:: Data lines ::

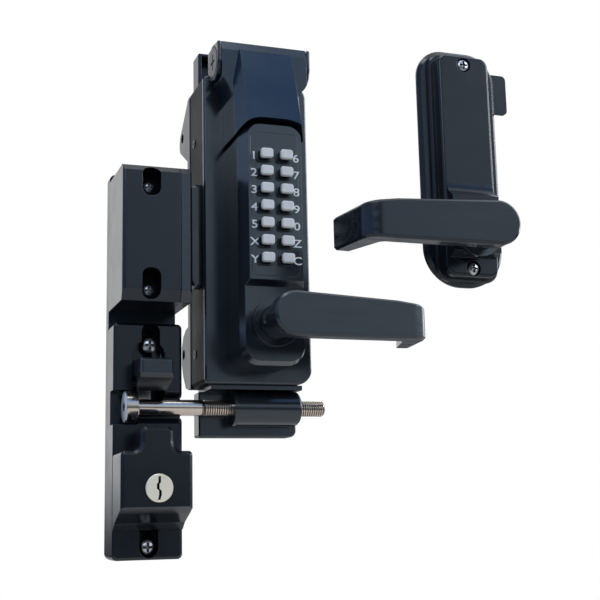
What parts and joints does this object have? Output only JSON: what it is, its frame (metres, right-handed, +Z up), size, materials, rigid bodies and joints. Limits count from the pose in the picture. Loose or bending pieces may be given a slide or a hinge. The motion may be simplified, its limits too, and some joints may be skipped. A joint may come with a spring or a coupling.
{
  "type": "keyless gate lock",
  "caption": "Black surface-mounted gate lock: post keeper with key release and catch, gate-side keypad case with hood, lever and striker bolt, and the inside lever half beside it.",
  "frame": {"origin": "on the axis of the outside lever and the spindles, at the gate frame's front face", "axes": "+X from the keeper towards the gate's hinges, +Y from the street side into the gate, +Z up"},
  "size_m": [0.2345, 0.245, 0.3323],
  "materials": {
    "black_coat": "satin",
    "steel": "satin",
    "dark_steel": "satin",
    "nickel": "satin",
    "brass": "satin",
    "grey_cap": "satin"
  },
  "bodies": {
    "lock": {"keeper_back_plate": "black_coat", "keeper_body": "black_coat", "keeper_post_screws": "dark_steel", "strike_box": "black_coat", "strike_box_side": "black_coat", "strike_box_screws": "dark_steel", "key_housing": "black_coat", "cylinder_barrel": "nickel", "catch_spring": "steel", "bolt_bracket": "black_coat", "back_plate": "black_coat", "case_body": "black_coat", "case_cover": "black_coat", "case_side_screws": "dark_steel", "edge_ears": "black_coat", "latch_case": "steel", "latch_spring": "steel", "keypad_body": "black_coat", "keypad_plate": "black_coat", "code_chamber": "brass", "button_springs": "steel", "hood": "black_coat", "hood_screws": "dark_steel", "outside_bush": "black_coat", "through_posts": "steel", "through_bolts": "steel", "inside_plate": "black_coat", "inside_cover": "black_coat", "inside_bush": "black_coat"},
    "key_plug": {"key_plug": "nickel", "release_cam": "steel"},
    "catch": {"catch_wedge": "black_coat", "catch_guide": "black_coat", "release_link": "steel"},
    "striker_bolt": {"striker_bolt": "steel"},
    "latch": {"latch_bolt": "black_coat"},
    "outside_lever": {"outside_lever": "black_coat", "outside_set_screw": "dark_steel", "outside_spindle": "steel"},
    "spindle": {"inside_spindle": "steel", "retractor_cam": "steel"},
    "inside_lever": {"inside_lever": "black_coat", "inside_set_screw": "dark_steel"},
    "button_1": {"button_1": "grey_cap"},
    "button_2": {"button_2": "grey_cap"},
    "button_3": {"button_3": "grey_cap"},
    "button_4": {"button_4": "grey_cap"},
    "button_5": {"button_5": "grey_cap"},
    "button_x": {"button_x": "grey_cap"},
    "button_y": {"button_y": "grey_cap"},
    "button_6": {"button_6": "grey_cap"},
    "button_7": {"button_7": "grey_cap"},
    "button_8": {"button_8": "grey_cap"},
    "button_9": {"button_9": "grey_cap"},
    "button_0": {"button_0": "grey_cap"},
    "button_z": {"button_z": "grey_cap"},
    "button_c": {"button_c": "grey_cap"}
  },
  "joints": [
    {"name": "key_turn", "type": "hinge", "parent": "lock", "child": "key_plug", "pos_m": [-0.0666, -0.04, -0.0967], "axis": [0, 1, 0], "range_deg": [0, 90]},
    {"name": "catch_slide", "type": "slide", "parent": "lock", "child": "catch", "axis": [0, 0, -1], "range_m": [0, 0.009], "deforming": ["catch_spring"]},
    {"name": "striker_adjust", "type": "slide", "parent": "lock", "child": "striker_bolt", "axis": [1, 0, 0], "range_m": [-0.006, 0.0004]},
    {"name": "inside_lever_turn", "type": "hinge", "parent": "lock", "child": "inside_lever", "pos_m": [0.1095, -0.14, 0.049], "axis": [0, -1, 0], "range_deg": [0, 45], "stiffness_Nm_per_rad": 1.2, "springref_deg": -22.92},
    {"name": "spindle_turn", "type": "hinge", "parent": "lock", "child": "spindle", "pos_m": [0, 0.02, 0], "axis": [0, 1, 0], "range_deg": [0, 45]},
    {"name": "latch_slide", "type": "slide", "parent": "lock", "child": "latch", "axis": [1, 0, 0], "range_m": [0, 0.008]},
    {"name": "outside_lever_turn", "type": "hinge", "parent": "lock", "child": "outside_lever", "pos_m": [0, -0.09, 0], "axis": [0, 1, 0], "range_deg": [0, 45], "stiffness_Nm_per_rad": 1.2, "springref_deg": -22.92},
    {"name": "press_1", "type": "slide", "parent": "lock", "child": "button_1", "axis": [0, 1, 0], "range_m": [0, 0.0025], "stiffness_N_per_m": 300, "springref_m": -0.002},
    {"name": "press_2", "type": "slide", "parent": "lock", "child": "button_2", "axis": [0, 1, 0], "range_m": [0, 0.0025], "stiffness_N_per_m": 300, "springref_m": -0.002},
    {"name": "press_3", "type": "slide", "parent": "lock", "child": "button_3", "axis": [0, 1, 0], "range_m": [0, 0.0025], "stiffness_N_per_m": 300, "springref_m": -0.002},
    {"name": "press_4", "type": "slide", "parent": "lock", "child": "button_4", "axis": [0, 1, 0], "range_m": [0, 0.0025], "stiffness_N_per_m": 300, "springref_m": -0.002},
    {"name": "press_5", "type": "slide", "parent": "lock", "child": "button_5", "axis": [0, 1, 0], "range_m": [0, 0.0025], "stiffness_N_per_m": 300, "springref_m": -0.002},
    {"name": "press_x", "type": "slide", "parent": "lock", "child": "button_x", "axis": [0, 1, 0], "range_m": [0, 0.0025], "stiffness_N_per_m": 300, "springref_m": -0.002},
    {"name": "press_y", "type": "slide", "parent": "lock", "child": "button_y", "axis": [0, 1, 0], "range_m": [0, 0.0025], "stiffness_N_per_m": 300, "springref_m": -0.002},
    {"name": "press_6", "type": "slide", "parent": "lock", "child": "button_6", "axis": [0, 1, 0], "range_m": [0, 0.0025], "stiffness_N_per_m": 300, "springref_m": -0.002},
    {"name": "press_7", "type": "slide", "parent": "lock", "child": "button_7", "axis": [0, 1, 0], "range_m": [0, 0.0025], "stiffness_N_per_m": 300, "springref_m": -0.002},
    {"name": "press_8", "type": "slide", "parent": "lock", "child": "button_8", "axis": [0, 1, 0], "range_m": [0, 0.0025], "stiffness_N_per_m": 300, "springref_m": -0.002},
    {"name": "press_9", "type": "slide", "parent": "lock", "child": "button_9", "axis": [0, 1, 0], "range_m": [0, 0.0025], "stiffness_N_per_m": 300, "springref_m": -0.002},
    {"name": "press_0", "type": "slide", "parent": "lock", "child": "button_0", "axis": [0, 1, 0], "range_m": [0, 0.0025], "stiffness_N_per_m": 300, "springref_m": -0.002},
    {"name": "press_z", "type": "slide", "parent": "lock", "child": "button_z", "axis": [0, 1, 0], "range_m": [0, 0.0025], "stiffness_N_per_m": 300, "springref_m": -0.002},
    {"name": "press_c", "type": "slide", "parent": "lock", "child": "button_c", "axis": [0, 1, 0], "range_m": [0, 0.0025], "stiffness_N_per_m": 300, "springref_m": -0.002}
  ],
  "couplings": [
    {"joint": "key_turn", "follows": "catch_slide", "rad_per_m": 174.53},
    {"joint": "spindle_turn", "follows": "inside_lever_turn", "ratio": 1},
    {"joint": "latch_slide", "follows": "inside_lever_turn", "m_per_rad": 0.0101}
  ]
}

:: Instruction ::
Please output the complete data exactly.

:: Result of this task ::
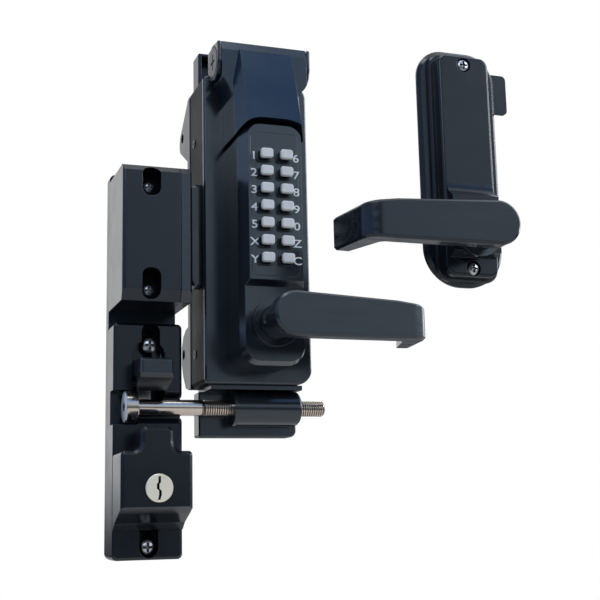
What parts and joints does this object have? Output only JSON: what it is, its frame (metres, right-handed, +Z up), size, materials, rigid bodies and joints. Limits count from the pose in the picture. Loose or bending pieces may be given a slide or a hinge. The motion may be simplified, its limits too, and some joints may be skipped. A joint may come with a spring or a coupling.
{
  "type": "keyless gate lock",
  "caption": "Black surface-mounted gate lock: post keeper with key release and catch, gate-side keypad case with hood, lever and striker bolt, and the inside lever half beside it.",
  "frame": {"origin": "on the axis of the outside lever and the spindles, at the gate frame's front face", "axes": "+X from the keeper towards the gate's hinges, +Y from the street side into the gate, +Z up"},
  "size_m": [0.2345, 0.245, 0.3323],
  "materials": {
    "black_coat": "satin",
    "steel": "satin",
    "dark_steel": "satin",
    "nickel": "satin",
    "brass": "satin",
    "grey_cap": "satin"
  },
  "bodies": {
    "lock": {"keeper_back_plate": "black_coat", "keeper_body": "black_coat", "keeper_post_screws": "dark_steel", "strike_box": "black_coat", "strike_box_side": "black_coat", "strike_box_screws": "dark_steel", "key_housing": "black_coat", "cylinder_barrel": "nickel", "catch_spring": "steel", "bolt_bracket": "black_coat", "back_plate": "black_coat", "case_body": "black_coat", "case_cover": "black_coat", "case_side_screws": "dark_steel", "edge_ears": "black_coat", "latch_case": "steel", "latch_spring": "steel", "keypad_body": "black_coat", "keypad_plate": "black_coat", "code_chamber": "brass", "button_springs": "steel", "hood": "black_coat", "hood_screws": "dark_steel", "outside_bush": "black_coat", "through_posts": "steel", "through_bolts": "steel", "inside_plate": "black_coat", "inside_cover": "black_coat", "inside_bush": "black_coat"},
    "key_plug": {"key_plug": "nickel", "release_cam": "steel"},
    "catch": {"catch_wedge": "black_coat", "catch_guide": "black_coat", "release_link": "steel"},
    "striker_bolt": {"striker_bolt": "steel"},
    "latch": {"latch_bolt": "black_coat"},
    "outside_lever": {"outside_lever": "black_coat", "outside_set_screw": "dark_steel", "outside_spindle": "steel"},
    "spindle": {"inside_spindle": "steel", "retractor_cam": "steel"},
    "inside_lever": {"inside_lever": "black_coat", "inside_set_screw": "dark_steel"},
    "button_1": {"button_1": "grey_cap"},
    "button_2": {"button_2": "grey_cap"},
    "button_3": {"button_3": "grey_cap"},
    "button_4": {"button_4": "grey_cap"},
    "button_5": {"button_5": "grey_cap"},
    "button_x": {"button_x": "grey_cap"},
    "button_y": {"button_y": "grey_cap"},
    "button_6": {"button_6": "grey_cap"},
    "button_7": {"button_7": "grey_cap"},
    "button_8": {"button_8": "grey_cap"},
    "button_9": {"button_9": "grey_cap"},
    "button_0": {"button_0": "grey_cap"},
    "button_z": {"button_z": "grey_cap"},
    "button_c": {"button_c": "grey_cap"}
  },
  "joints": [
    {"name": "key_turn", "type": "hinge", "parent": "lock", "child": "key_plug", "pos_m": [-0.0666, -0.04, -0.0967], "axis": [0, 1, 0], "range_deg": [0, 90]},
    {"name": "catch_slide", "type": "slide", "parent": "lock", "child": "catch", "axis": [0, 0, -1], "range_m": [0, 0.009], "deforming": ["catch_spring"]},
    {"name": "striker_adjust", "type": "slide", "parent": "lock", "child": "striker_bolt", "axis": [1, 0, 0], "range_m": [-0.006, 0.0004]},
    {"name": "inside_lever_turn", "type": "hinge", "parent": "lock", "child": "inside_lever", "pos_m": [0.1095, -0.14, 0.049], "axis": [0, -1, 0], "range_deg": [0, 45], "stiffness_Nm_per_rad": 1.2, "springref_deg": -22.92},
    {"name": "spindle_turn", "type": "hinge", "parent": "lock", "child": "spindle", "pos_m": [0, 0.02, 0], "axis": [0, 1, 0], "range_deg": [0, 45]},
    {"name": "latch_slide", "type": "slide", "parent": "lock", "child": "latch", "axis": [1, 0, 0], "range_m": [0, 0.008]},
    {"name": "outside_lever_turn", "type": "hinge", "parent": "lock", "child": "outside_lever", "pos_m": [0, -0.09, 0], "axis": [0, 1, 0], "range_deg": [0, 45], "stiffness_Nm_per_rad": 1.2, "springref_deg": -22.92},
    {"name": "press_1", "type": "slide", "parent": "lock", "child": "button_1", "axis": [0, 1, 0], "range_m": [0, 0.0025], "stiffness_N_per_m": 300, "springref_m": -0.002},
    {"name": "press_2", "type": "slide", "parent": "lock", "child": "button_2", "axis": [0, 1, 0], "range_m": [0, 0.0025], "stiffness_N_per_m": 300, "springref_m": -0.002},
    {"name": "press_3", "type": "slide", "parent": "lock", "child": "button_3", "axis": [0, 1, 0], "range_m": [0, 0.0025], "stiffness_N_per_m": 300, "springref_m": -0.002},
    {"name": "press_4", "type": "slide", "parent": "lock", "child": "button_4", "axis": [0, 1, 0], "range_m": [0, 0.0025], "stiffness_N_per_m": 300, "springref_m": -0.002},
    {"name": "press_5", "type": "slide", "parent": "lock", "child": "button_5", "axis": [0, 1, 0], "range_m": [0, 0.0025], "stiffness_N_per_m": 300, "springref_m": -0.002},
    {"name": "press_x", "type": "slide", "parent": "lock", "child": "button_x", "axis": [0, 1, 0], "range_m": [0, 0.0025], "stiffness_N_per_m": 300, "springref_m": -0.002},
    {"name": "press_y", "type": "slide", "parent": "lock", "child": "button_y", "axis": [0, 1, 0], "range_m": [0, 0.0025], "stiffness_N_per_m": 300, "springref_m": -0.002},
    {"name": "press_6", "type": "slide", "parent": "lock", "child": "button_6", "axis": [0, 1, 0], "range_m": [0, 0.0025], "stiffness_N_per_m": 300, "springref_m": -0.002},
    {"name": "press_7", "type": "slide", "parent": "lock", "child": "button_7", "axis": [0, 1, 0], "range_m": [0, 0.0025], "stiffness_N_per_m": 300, "springref_m": -0.002},
    {"name": "press_8", "type": "slide", "parent": "lock", "child": "button_8", "axis": [0, 1, 0], "range_m": [0, 0.0025], "stiffness_N_per_m": 300, "springref_m": -0.002},
    {"name": "press_9", "type": "slide", "parent": "lock", "child": "button_9", "axis": [0, 1, 0], "range_m": [0, 0.0025], "stiffness_N_per_m": 300, "springref_m": -0.002},
    {"name": "press_0", "type": "slide", "parent": "lock", "child": "button_0", "axis": [0, 1, 0], "range_m": [0, 0.0025], "stiffness_N_per_m": 300, "springref_m": -0.002},
    {"name": "press_z", "type": "slide", "parent": "lock", "child": "button_z", "axis": [0, 1, 0], "range_m": [0, 0.0025], "stiffness_N_per_m": 300, "springref_m": -0.002},
    {"name": "press_c", "type": "slide", "parent": "lock", "child": "button_c", "axis": [0, 1, 0], "range_m": [0, 0.0025], "stiffness_N_per_m": 300, "springref_m": -0.002}
  ],
  "couplings": [
    {"joint": "key_turn", "follows": "catch_slide", "rad_per_m": 174.53},
    {"joint": "spindle_turn", "follows": "inside_lever_turn", "ratio": 1},
    {"joint": "latch_slide", "follows": "inside_lever_turn", "m_per_rad": 0.0101}
  ]
}